Applied anthropologists have also focused their attention on other kinds of marginalized “travelers.” For example, a new phenomenon within the travel industry is the emergence of “transplant tourists.” This refers to the fact that the lack of donated organs for organ transplants in wealthy countries has produced an elaborate market for body parts (particularly kidneys) sold by people in the so-called third world. The newer trade involves the traveling of the kidney seller to his or destination; the buyer sometimes provides airfare, accommodations, and even sightseeing tours.

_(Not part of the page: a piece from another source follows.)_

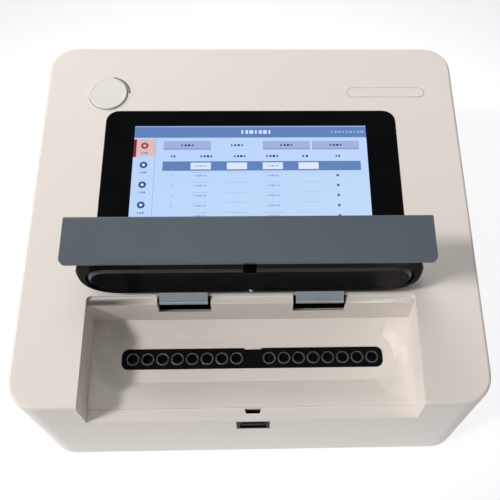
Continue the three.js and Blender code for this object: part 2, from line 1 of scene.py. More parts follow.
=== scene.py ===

In the 21st century, travel no longer involves only voluntary or involuntary displacement. Travel can also take place from the comfort (or discomfort) of one’s own home through virtual travel. One example of virtual travel is what tourism researchers call “cybertourism.” Cybertourism refers to travels carried out by individuals or groups via the Internet. Interestingly, cybertourism breaks down the assumed premise of travel and tourism (leisure) versus everyday life (work). The dichotomy between work time (home/community) and leisure (away from home/ community) can be overcome daily if one is so inclined. It is no longer necessary to wait for a vacation to break the cycle. The conventional categories of ordering of space and classifications fall by the wayside in the face of virtual worlds that can be visited by simply hitting a particular series of keys on a computer keyboard.

References:

  1. Bruner, E. (2004). Tourism in the Balinese borderzone. In S. B. Gmelch (Ed.), Tourists and tourism: A reader (pp. 219-238). Long Grove, IL: Waveland Press.
  2. Chambers, E. (2000). Native tours: The anthropology of travel and tourism. Prospect Heights, IL: Waveland Press.
  3. Maccannell, D. (1999). The tourist: A new theory of the leisure class. Berkeley: University of California Press.